Woody Harrelson stars as Brown, an egotistical and hateful Los Angeles Police Department and Rampart unit officer who is a Vietnam veteran. He is a habitual smoker who revels in the glory of carrying a gun, having a badge and roughing up anyone he thinks needs punishing. He abuses his powers, believing he is the chosen one to do the unit’s dirty work.

The film starts out with Brown driving through his rounds in downtown LA. One day, a Hispanic man runs into Brown in his patrol car and then after wounding Brown with his car door, he tries to flee the scene. Brown catches up to him and deliberately beats him with his baton in an aggressive and deadly manner. There just happens to be a camera watching him, so it is all caught on tape. Unfortunately, this wasn’t his first scandal.
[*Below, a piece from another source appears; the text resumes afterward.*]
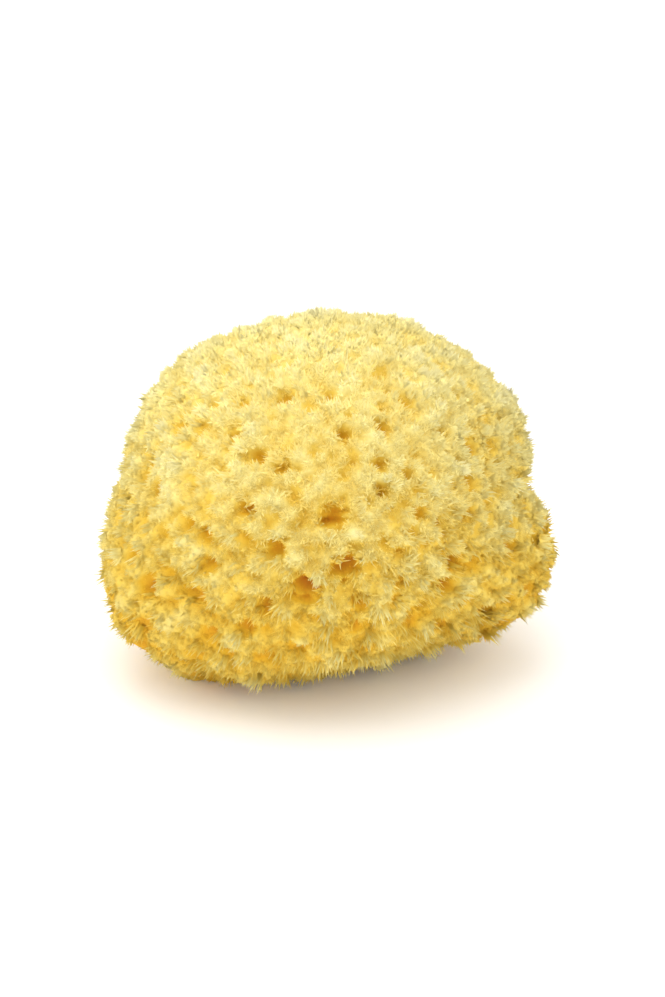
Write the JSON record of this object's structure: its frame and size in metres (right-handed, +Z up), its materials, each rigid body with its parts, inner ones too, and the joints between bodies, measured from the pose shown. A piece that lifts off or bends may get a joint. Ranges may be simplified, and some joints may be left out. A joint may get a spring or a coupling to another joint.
{
  "type": "sea sponge",
  "caption": "Natural dried bath sponge: a rounded, lobed lump with a close pile of soft tufts, water-channel holes between them and a flat cut foot.",
  "frame": {"origin": "on the ground, under the middle of the sponge's box", "axes": "+Z up, +X to the viewer's right along the sponge's longest side, +Y away from the viewer"},
  "size_m": [0.1436, 0.125, 0.1085],
  "materials": {
    "sponge_skeleton": "matt, fibrous, dried sponge skeleton, pale at the tips of the tufts and deep yellow to orange in the holes"
  },
  "bodies": {
    "root": {"sponge": "sponge_skeleton"}
  },
  "joints": []
}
Brown is known around the precinct as Date-Rape-Dave. He allegedly killed a man, pre-meditatively, because the man was a serial date rapist.

His personal life is just as messy. He lives with his two ex-wives, who are sisters, and his two daughters, one from each wife. Being the chauvinistic man he is, he still cannot come to terms with his teenage daughter being a lesbian or the fact that neither ex-wife will sleep with him, so he goes out on a regular basis to find women elsewhere. Although he is a man who revels in his “badge of honor,” women have a surprisingly and somewhat strange hold over him. He seems like a lover at heart hiding behind muscles.
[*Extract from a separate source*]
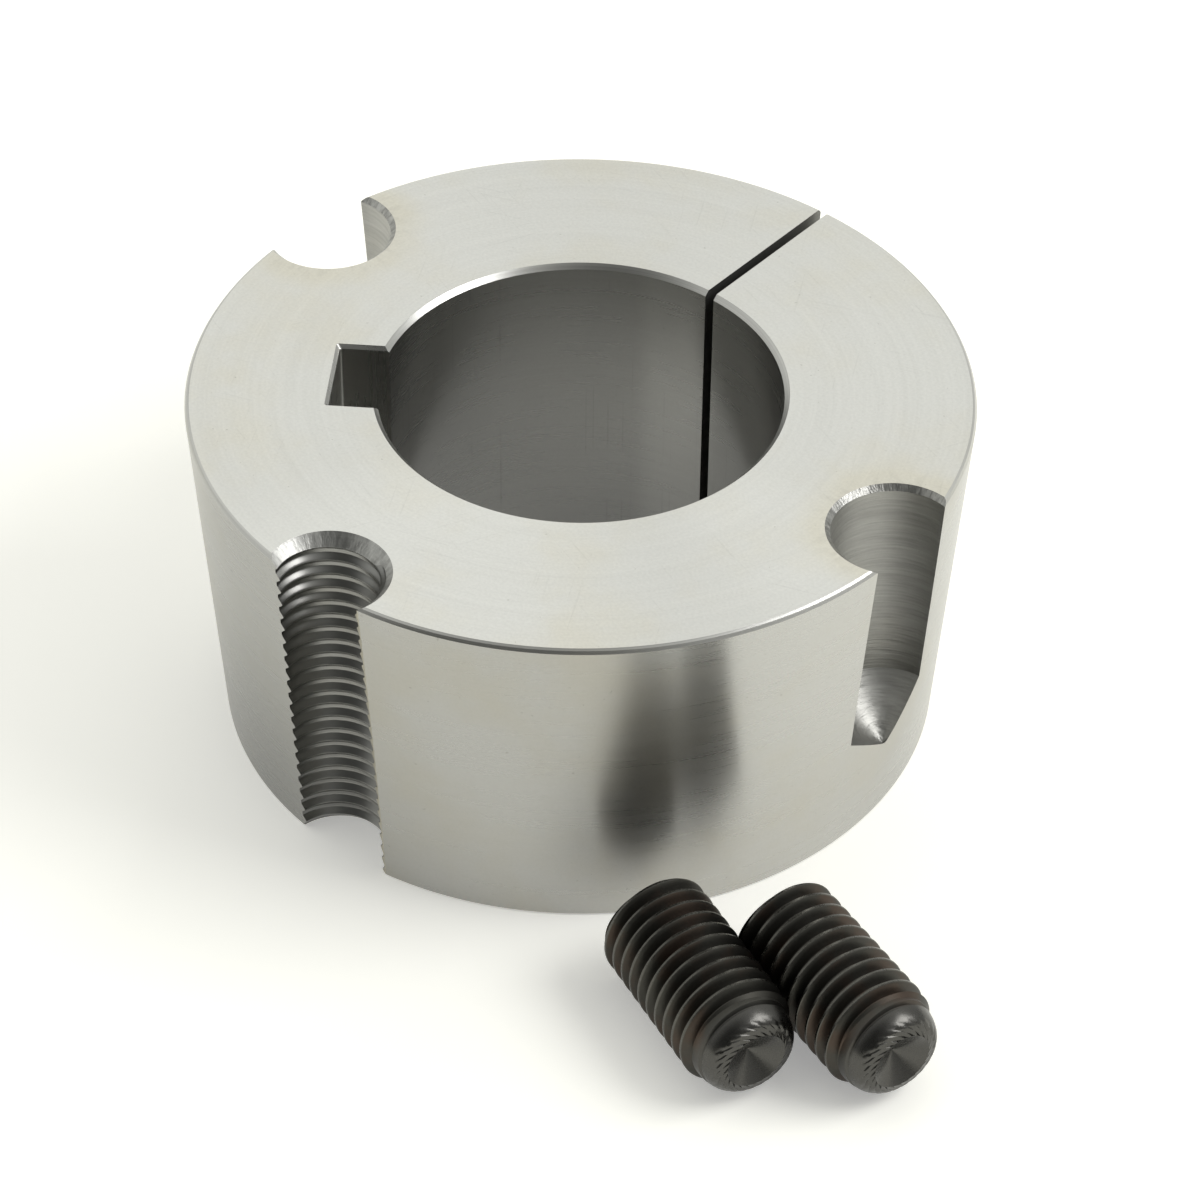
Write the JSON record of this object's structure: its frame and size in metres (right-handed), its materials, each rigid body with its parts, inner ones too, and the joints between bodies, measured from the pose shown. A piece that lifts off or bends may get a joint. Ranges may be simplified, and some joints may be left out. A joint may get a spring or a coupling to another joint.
{
  "type": "taper bush",
  "caption": "Split steel ring with a tapered outside, a keyed bore and half-holes round its rim, which two set screws draw into a hub so that it grips a shaft.",
  "frame": {"origin": "centre of the bore at the bush's small end, on the surface that the bush stands on", "axes": "+Z along the bore towards the large end; +Y from the bore to the split in the wall"},
  "size_m": [0.1417, 0.1098, 0.0508],
  "materials": {
    "turned_steel": "turned",
    "black_steel": "black oxide"
  },
  "bodies": {
    "root": {"bush": "turned_steel", "set_screw_left": "black_steel", "set_screw_right": "black_steel"}
  },
  "joints": []
}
Although the film dwells on his downward spiral to rock bottom, it also captures the unimaginable tolerance of the LAPD itself. Brown is given only one day of suspension after the tape is released, and then he is back on the job. They don’t take away his gun or give him a pay cut. The other officers applaud him as he walks through the offices the day after his suspension ends.

After the tape is released, he looks to Hartshorn (Ned Beatty), his elderly mentor, who gives him nothing but bad advice. Brown then goes from bad to worse. He is caught in yet another scandal. This man just won’t stop. So many have let him slide by on his cool demeanor, his veteran stance and his jackass charm. Because of his pride, Brown refuses to try and fix the mistakes he has made.

Harrelson does a great job portraying Brown as an above-the-law cop we could see on the 6 o’clock news tomorrow. Oren Moverman and crime novelist James Ellroy, director and co-screenwriter of Rampart, both agreed in an interview with Millennium Entertainment that Harrelson was the best actor to play David Brown.

“Woody is able to convey a wild, cocky, nihilist sense of humor and the kind of enormous ego that cracks in the course of the façade being ripped off Dave Brown,” Ellroy said.

Moverman, who also directed The Messenger, with Harrelson, said Harrelson was a no-brainer for the part of Brown.

“It was always clear to us that he was the guy to do it. In addition to being an incredibly gifted actor, Woody is a rare combination of many contradictory elements,” Moverman said. “He has charm and humor but also the ability to go dark really fast, to connect with anger and to express a kind of masculinity that can be very strong or silly and childlike.”

Harrelson is known to fans for his pot smoking and anti-authoritarian thinking. He said in the Millennium interview he thought he could never play two roles: a soldier and a cop. He played a soldier in Moverman’s The Messenger and now a cop in Rampart. To get more in touch with his role, he lost 25 pounds, visited the firearm range frequently and spent some time with the real LAPD.

“I found that some cops just want to become cops so they can exert their power and influence over people, but others really do want to help. I believe that deep down, Dave Brown’s impulse was to do good things for people, but then he crossed that line,” Harrelson said. “In his mind, though, he only does bad things to bad people. He doesn’t look at himself as a bad cop. He believes he does violence to those who deserve it.”

Rampart looks into a man afraid of change and his true self. David Brown is a man who society has raised. The film is believable with a crooked cop patrolling the streets.